S&P’s one-notch downgrade to A+ from AA- comes as Beijing grapples with the challenges of containing financial risks stemming from years of credit-fueled stimulus to meet ambitious government economic growth targets.

While S&P’s move put its China ratings on par with those of Moody’s and Fitch, the timing raised eyebrows just weeks ahead of a twice-a-decade Communist Party Congress (CPC), which will see a key leadership reshuffle and the setting of policy priorities for the next five years.

·         Oil prices settled nearly flat on Thursday, the eve of a meeting of major oil-producing countries in Vienna to discuss whether they will extend production limits that have helped reduce the global crude glut.

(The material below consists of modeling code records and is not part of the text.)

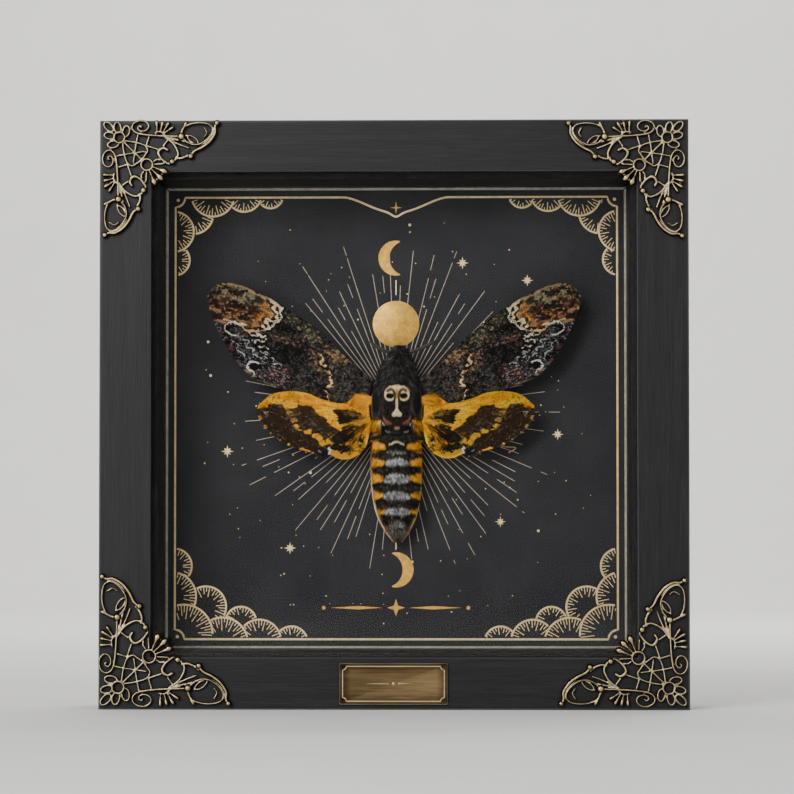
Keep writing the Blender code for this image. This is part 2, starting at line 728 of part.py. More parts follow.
def wing_grid(kind, steps_out, steps_across):
    """Points of a wing's middle surface: the blend of its four edges, as (out, across, xz)."""
    front, back, root, margin = wing_edges(kind, steps_out, steps_across)
    u = np.linspace(0, 1, steps_out)[:, None, None]
    v = np.linspace(0, 1, steps_across)[None, :, None]
    ruled_across = (1 - v) * front[:, None, :] + v * back[:, None, :]
    ruled_out = (1 - u) * root[None, :, :] + u * margin[None, :, :]
    corners = (
        (1 - u) * (1 - v) * front[0] + (1 - u) * v * back[0] + u * (1 - v) * front[-1] + u * v * back[-1]
    )
    return ruled_across + ruled_out - corners, u[..., 0], v[..., 0]


def wing_depth(kind, u, v):
    """Depth of a wing behind the face, in millimetres: a shallow arch out and across."""
    if kind == "forewing":
        return FOREWING_DEPTH / MM - 1.1 * np.sin(u * math.pi * 0.62) + 0.5 * (v - 0.3) ** 2 - 0.35 * u
    return HINDWING_DEPTH / MM - 0.25 * np.sin(u * math.pi * 0.8) + 0.9 * u * (v - 0.25) ** 2


def build_wing(kind, side, finish, veins, steps_out):
    """A wing of even thickness whose veins stand up as ridges on both faces."""
    steps_across = 2 * veins + 1
    grid, u, v = wing_grid(kind, steps_out, steps_across)
    depth = wing_depth(kind, u, v) + 0 * grid[..., 0]
    half = np.full(depth.shape, WING_THICKNESS / MM / 2)
    half[:, 1::2] += VEIN_HEIGHT / MM * np.minimum(1, 2.5 * (1.04 - np.broadcast_to(u, depth.shape)))[:, 1::2]
    edge = np.ones(depth.shape)
    edge[-1, :] = 0.62
    edge[:, 0] = 0.8
    edge[:, -1] = 0.62
    half = half * edge
    sign = -1 if side == "left" else 1
    turn, stretch = WING_TURN[kind + "_" + side], WING_STRETCH[side]
    root = grid[0, 0]
    out = grid[..., 0] - root[0]
    up = grid[..., 1] - root[1]
    ease = np.clip(u * 3, 0, 1) + 0 * out
    x = root[0] + out * (1 + (stretch - 1) * ease) - up * turn * ease
    z = root[1] + up * (1 + (stretch - 1) * ease) + out * turn * ease
    points = []
    for face in (-1, 1):
        layer = np.stack([sign * x, depth + face * half, z], axis=-1).reshape(-1, 3) * MM
        points.append(layer + np.array(MOTH_ORIGIN))
    points = np.vstack(points)
    total = steps_out * steps_across
    faces = []
    for i in range(steps_out - 1):
        for j in range(steps_across - 1):
            a = i * steps_across + j
            b, c, d = a + 1, a + steps_across + 1, a + steps_across
            split = [(a, b, c), (a, c, d)] if j % 2 == 0 else [(a, b, d), (b, c, d)]
            for triangle in split:
                faces.append(triangle)
                faces.append(tuple(total + k for k in reversed(triangle)))
    border = [i * steps_across for i in range(steps_out)]
    border += [(steps_out - 1) * steps_across + j for j in range(1, steps_across)]
    border += [i * steps_across + steps_across - 1 for i in range(steps_out - 2, -1, -1)]
    border += list(range(steps_across - 2, 0, -1))
    for k, a in enumerate(border):
        b = border[(k + 1) % len(border)]
        faces.append((a, b, total + b))
        faces.append((a, total + b, total + a))
    wing = mesh_object(kind + "_" + side, points, faces, finish)
    face_outwards(wing)
    shade_smooth(wing, 0.9)
    return wing


def tapered_tube(name, knots, radii, count, finish, sides=6):
    """A closed tube through knots in millimetres from the moth's origin, its radius following radii."""
    path = even_path(knots, count)
    radii = np.interp(np.linspace(0, 1, count), np.linspace(0, 1, len(radii)), radii)
    along = np.gradient(path, axis=0)
    along /= np.linalg.norm(along, axis=1)[:, None]
    hint = np.array([0.0, 1.0, 0.0])
    points = []
    for k in range(count):
        first = np.cross(along[k], hint)
        first /= np.linalg.norm(first)
        second = np.cross(first, along[k])
        for s in range(sides):
            angle = 2 * math.pi * s / sides
            offset = radii[k] * (math.cos(angle) * first + math.sin(angle) * second)
            points.append(np.array(MOTH_ORIGIN) + (path[k] + offset) * MM)
    faces = []
    for k in range(count - 1):
        for s in range(sides):
            n = (s + 1) % sides
            faces.append((k * sides + s, k * sides + n, (k + 1) * sides + n, (k + 1) * sides + s))
    faces.append(tuple(range(sides)))
    faces.append(tuple(range((count - 1) * sides, count * sides)))
    tube = mesh_object(name, points, faces, finish)
    face_outwards(tube)
    shade_smooth(tube)
    return tube


ANTENNA_TIPS = {"left": (9.3, 17.3), "right": (11.2, 17.9)}


def leg(name, sign, knots, radii, count, finish):
    """A leg on one side through knots given for the right side as (x, depth, height)."""
    bent = [(sign * x + body_bend(z), y, z) for x, y, z in knots]
    tapered_tube(name, bent, radii, count, finish)


def build_feelers_and_legs(finish):
    """The feelers laid forward from the head, and the six legs folded between body and card."""
    near = GAP / MM + 0.5
    for side, sign in (("left", -1), ("right", 1)):
        tip = ANTENNA_TIPS[side]
        root = beside_body(HEAD_SECTIONS, 13.9, -10, near + 0.15)
        middle = ((root[0] + tip[0]) / 2, 21.4, root[2] + 0.42 * (tip[1] - root[2]))
        leg("antenna_" + side, sign, [root, middle, (tip[0], 22.4, tip[1])], (0.42, 0.5, 0.52, 0.3), 7, finish)
        fore = [
            beside_body(THORAX_SECTIONS, 4.8, 50, near + 0.05),
            beside_body(THORAX_SECTIONS, 8.6, 52, near + 0.2),
            (2.6, 26.4, 12.4),
        ]
        leg("leg_fore_" + side, sign, fore, (0.45, 0.4, 0.3), 6, finish)
        if side == "right":
            foot = [(22.0, 25.4, -10.6), (31.0, 25.3, -13.5), (35.0, 25.3, -14.0), (33.0, 25.3, -15.4)]
        else:
            foot = [(21.0, 25.4, -10.4), (28.5, 25.3, -12.6)]
        middle = [beside_body(THORAX_SECTIONS, -2.4, 32, near + 0.1), (12.0, 25.4, -7.0), *foot]
        leg("leg_middle_" + side, sign, middle, (0.55, 0.5, 0.4, 0.3, 0.25), 11, finish)
        around = 24 if side == "left" else 32
        hind = [beside_body(THORAX_SECTIONS, -6.6, 34, near + 0.15)]
        for height in (-13.0, -20.0, -27.0, -33.5, -38.5, -41.6):
            hind.append(beside_body(ABDOMEN_KNOTS, height, around, near + 0.15))
        leg("leg_hind_" + side, sign, hind, (0.55, 0.5, 0.45, 0.4, 0.35, 0.25), 14, finish)


def build_moth(finishes):
    """The specimen: body parts along its axis, wings spread from the thorax, feelers and legs."""
    build_head(finishes["fur"], finishes["horn"])
    build_thorax(finishes["fur"])
    build_abdomen(finishes["abdomen"])
    for side in ("left", "right"):
        build_wing("forewing", side, finishes["forewing"], veins=7, steps_out=14)
        build_wing("hindwing", side, finishes["hindwing"], veins=7, steps_out=10)
    build_feelers_and_legs(finishes["horn"])


def main():
    clear_scene()
    finishes = materials()
    build_moulding(finishes["black_wood"])
    build_board("glass", GLASS_DEPTHS, finishes["glass"])
    build_strips("spacer", SPACER_DEPTHS, SPACER_OPENING, 0.2 * MM, finishes["spacer"])
    build_strips("fillet", FILLET_DEPTHS, FILLET_OPENING, FILLET_BEVEL, finishes["fillet"])
    build_board("card", CARD_DEPTHS, finishes["card"])
    build_board("backboard", BACKBOARD_DEPTHS, finishes["backboard"])
    build_back_hardware(finishes["steel"])
    build_plaque(finishes["brass"])
    build_corners(finishes["brass"])
    build_moth(finishes)


main()
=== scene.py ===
"""Finish of a framed hawkmoth specimen: box frame, castings, printed card and the moth itself.

The tables are in millimetres and the meshes in metres. Depths run back from the moulding's front
face, and the moth's own places are (x, height) from the middle of its thorax, drawn for the right
side and mirrored for the left.
"""

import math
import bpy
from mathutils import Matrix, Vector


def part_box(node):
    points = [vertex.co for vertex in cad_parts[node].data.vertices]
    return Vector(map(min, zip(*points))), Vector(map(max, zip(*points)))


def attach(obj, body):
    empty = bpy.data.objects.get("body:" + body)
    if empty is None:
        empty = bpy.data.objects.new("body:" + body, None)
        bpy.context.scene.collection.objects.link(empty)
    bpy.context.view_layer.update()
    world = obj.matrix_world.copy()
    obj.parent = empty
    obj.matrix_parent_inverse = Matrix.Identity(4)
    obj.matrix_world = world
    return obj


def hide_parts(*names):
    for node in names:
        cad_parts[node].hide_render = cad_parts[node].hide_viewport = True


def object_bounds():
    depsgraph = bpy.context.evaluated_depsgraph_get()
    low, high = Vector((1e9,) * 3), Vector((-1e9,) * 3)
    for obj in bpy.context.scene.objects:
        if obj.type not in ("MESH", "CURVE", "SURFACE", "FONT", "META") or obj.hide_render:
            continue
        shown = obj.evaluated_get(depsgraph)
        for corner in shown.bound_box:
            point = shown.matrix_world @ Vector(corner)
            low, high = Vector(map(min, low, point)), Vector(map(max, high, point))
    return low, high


bl_info = {
    "name": "Framed Hawkmoth Specimen",
    "version": (1, 0, 0),
    "blender": (4, 5, 0),
    "location": "3D Viewport > Sidebar > Specimen",
    "description": "Builds the finish of a framed, spread hawkmoth round its plain solids",
    "category": "Object",
}

import bpy
import numpy as np
from bpy.props import FloatProperty, IntProperty, PointerProperty
from mathutils import Vector

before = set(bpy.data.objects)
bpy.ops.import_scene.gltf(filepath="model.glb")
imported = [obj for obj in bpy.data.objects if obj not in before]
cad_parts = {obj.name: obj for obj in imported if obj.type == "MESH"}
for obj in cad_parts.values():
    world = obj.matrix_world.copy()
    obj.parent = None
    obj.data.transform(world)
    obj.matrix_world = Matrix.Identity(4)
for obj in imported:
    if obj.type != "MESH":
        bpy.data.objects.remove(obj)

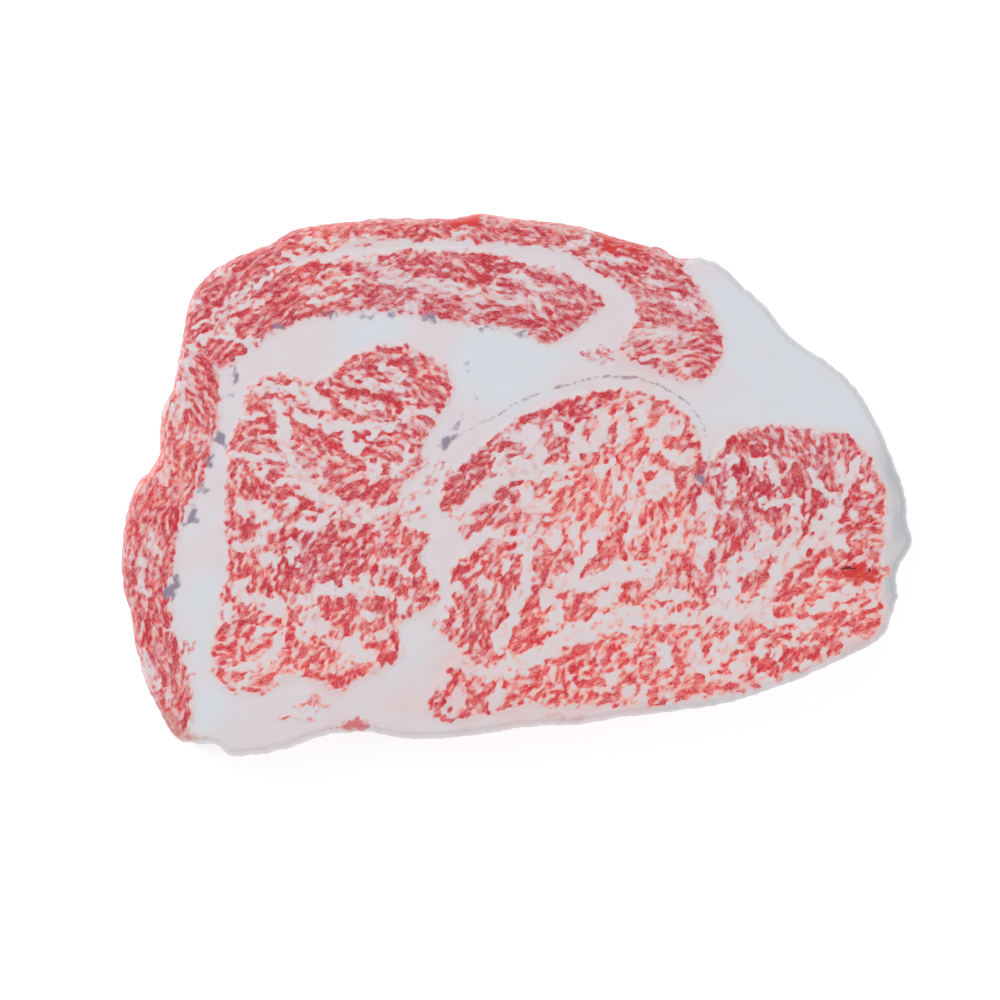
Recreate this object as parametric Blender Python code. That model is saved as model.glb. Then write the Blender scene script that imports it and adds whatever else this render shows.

Ministers from the Organization of the Petroleum Exporting Countries, Russia and other producers meet on Friday. They will discuss a possible extension of 1.8 million barrels per day (bpd) of supply cuts to support prices and will consider monitoring exports to assess compliance.

·         U.S. crude futures dipped 14 cents, or 0.3 percent, to settle at $50.55 a barrel. Brent crude futures rose 14 cents, or 0.3 percent, to end at $56.43 a barrel.

Oil prices have gained more than 15 percent in the past three months to trade above $56 a barrel, suggesting the deal is making progress in getting rid of excess supply.